Object data in JSON
-=-=-=-=-

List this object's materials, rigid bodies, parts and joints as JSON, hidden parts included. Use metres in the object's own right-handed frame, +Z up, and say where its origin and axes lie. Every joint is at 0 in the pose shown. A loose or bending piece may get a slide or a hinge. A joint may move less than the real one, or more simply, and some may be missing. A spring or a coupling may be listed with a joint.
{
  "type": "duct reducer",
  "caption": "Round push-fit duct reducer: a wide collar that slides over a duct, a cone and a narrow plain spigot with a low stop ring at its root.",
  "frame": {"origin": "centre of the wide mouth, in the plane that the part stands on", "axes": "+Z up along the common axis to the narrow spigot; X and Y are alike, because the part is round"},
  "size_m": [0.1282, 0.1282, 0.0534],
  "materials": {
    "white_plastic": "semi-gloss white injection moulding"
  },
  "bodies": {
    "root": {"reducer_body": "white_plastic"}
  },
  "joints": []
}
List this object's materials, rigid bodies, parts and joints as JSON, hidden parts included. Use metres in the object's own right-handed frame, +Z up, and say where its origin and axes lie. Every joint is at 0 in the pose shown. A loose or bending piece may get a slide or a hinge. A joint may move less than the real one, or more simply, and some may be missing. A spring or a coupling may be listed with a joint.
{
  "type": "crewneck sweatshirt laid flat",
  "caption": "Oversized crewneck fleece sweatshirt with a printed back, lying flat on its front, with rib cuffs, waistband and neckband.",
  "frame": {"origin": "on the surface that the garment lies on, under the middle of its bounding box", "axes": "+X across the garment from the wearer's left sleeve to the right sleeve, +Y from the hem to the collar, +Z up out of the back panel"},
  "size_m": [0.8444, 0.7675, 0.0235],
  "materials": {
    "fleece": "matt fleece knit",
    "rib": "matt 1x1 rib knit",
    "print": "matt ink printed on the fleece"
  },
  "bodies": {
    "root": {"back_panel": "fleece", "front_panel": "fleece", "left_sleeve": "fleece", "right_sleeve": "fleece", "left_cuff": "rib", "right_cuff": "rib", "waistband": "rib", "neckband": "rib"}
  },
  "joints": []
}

-=-=-=-=-

Work to complete:
Repeat the records above in full, character for character.

Answer to the task:
List this object's materials, rigid bodies, parts and joints as JSON, hidden parts included. Use metres in the object's own right-handed frame, +Z up, and say where its origin and axes lie. Every joint is at 0 in the pose shown. A loose or bending piece may get a slide or a hinge. A joint may move less than the real one, or more simply, and some may be missing. A spring or a coupling may be listed with a joint.
{
  "type": "duct reducer",
  "caption": "Round push-fit duct reducer: a wide collar that slides over a duct, a cone and a narrow plain spigot with a low stop ring at its root.",
  "frame": {"origin": "centre of the wide mouth, in the plane that the part stands on", "axes": "+Z up along the common axis to the narrow spigot; X and Y are alike, because the part is round"},
  "size_m": [0.1282, 0.1282, 0.0534],
  "materials": {
    "white_plastic": "semi-gloss white injection moulding"
  },
  "bodies": {
    "root": {"reducer_body": "white_plastic"}
  },
  "joints": []
}
List this object's materials, rigid bodies, parts and joints as JSON, hidden parts included. Use metres in the object's own right-handed frame, +Z up, and say where its origin and axes lie. Every joint is at 0 in the pose shown. A loose or bending piece may get a slide or a hinge. A joint may move less than the real one, or more simply, and some may be missing. A spring or a coupling may be listed with a joint.
{
  "type": "crewneck sweatshirt laid flat",
  "caption": "Oversized crewneck fleece sweatshirt with a printed back, lying flat on its front, with rib cuffs, waistband and neckband.",
  "frame": {"origin": "on the surface that the garment lies on, under the middle of its bounding box", "axes": "+X across the garment from the wearer's left sleeve to the right sleeve, +Y from the hem to the collar, +Z up out of the back panel"},
  "size_m": [0.8444, 0.7675, 0.0235],
  "materials": {
    "fleece": "matt fleece knit",
    "rib": "matt 1x1 rib knit",
    "print": "matt ink printed on the fleece"
  },
  "bodies": {
    "root": {"back_panel": "fleece", "front_panel": "fleece", "left_sleeve": "fleece", "right_sleeve": "fleece", "left_cuff": "rib", "right_cuff": "rib", "waistband": "rib", "neckband": "rib"}
  },
  "joints": []
}